Most classical musicians “don’t do God”, in Alistair Campbell’s notorious phrase. Kyung Wha Chung is different. ‘‘I have a deep faith,” she says. “I walk out on stage, and God is with me all the time”.
The Korean violinist has returned to the world’s concert halls after recovering from a hand injury which almost ended a career spanning more than half a century. She talked to me in Verbier on one of those Alpine summer afternoons when sunshine, cloud and rain vie for supremacy in an elemental struggle.
Two hours earlier Chung had walked off the platform to a standing ovation from the latest leg of a comeback tour. In Prokofiev’s 1st Violin Sonata, the famously tigerish ferocity of her lower register had lost none of its teeth. Two years ago she played at the Royal Festival Hall in London for the first time in a decade, and provoked less comment for her playing than her tetchy onstage response to the parents of a coughing child in a noisy audience.
She has also returned to the recording studio. For Decca Records and then EMI (now part of Warner Classics) she made a string of collectable recordings until 2001, covering the peaks of the classical repertoire for violin: concertos by Beethoven, Brahms and Tchaikovsky, chamber music by Debussy and Mendelssohn, and inevitably The Four Seasons of Vivaldi.
Now Chung has gone back to Bach.
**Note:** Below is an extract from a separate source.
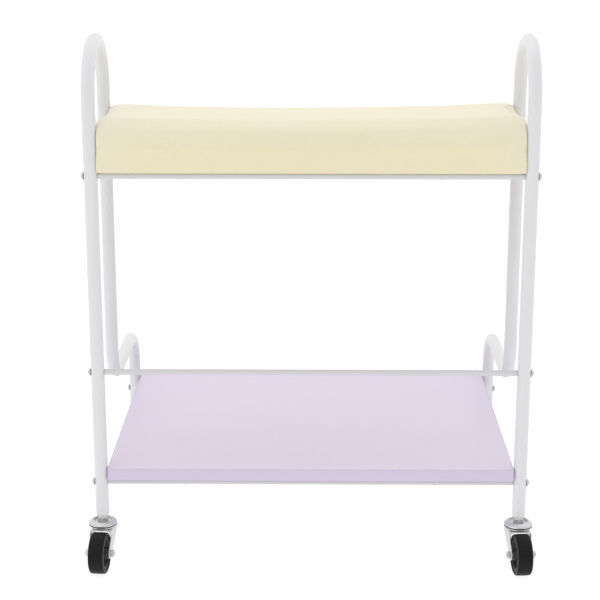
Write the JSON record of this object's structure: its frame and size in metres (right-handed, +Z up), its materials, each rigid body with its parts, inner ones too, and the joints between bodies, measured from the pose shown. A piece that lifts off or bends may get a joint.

Just as the Cello Suites and Well-Tempered Clavier are the Old Testament of technique and expression on their respective instruments, so the six sonatas and partitas have an almost biblical authority for violinists. Like all serious string players – almost all musicians – Chung has played Bach since childhood.
“I started to play unaccompanied Bach when I was 13,” she says. “I had gone to study with Ivan Galamian at the Juilliard School in New York, and the first thing he gave me was the preludio from the E major Partita. Then the G minor Sonata – and I didn’t know what I was doing. The fugue was beyond me. But by the time I was 17 I could play all six.”
Chung recorded half the collection, for Decca, in 1974, but only now has she played all six works together. In the lonely nights of recovery after she put down her violin in 2005, Bach was her companion. “My pastime was to lie there at night and put on the fugue of the G minor Sonata. It came to the point when I could go through the fugue continuously in my head. This experience liberated me from the instrument. All violinists are attached to their instrument. Pianists less so. It gave me a freedom, and those five years were an eye-opener.
“By that time my relationship with God was steady. I had a strong faith. Whatever came to me in life, it came because God meant it. So when I injured my hand, people around me were very concerned. Me, not so much, because I thought, whatever happens, this is my calling, to play the violin.”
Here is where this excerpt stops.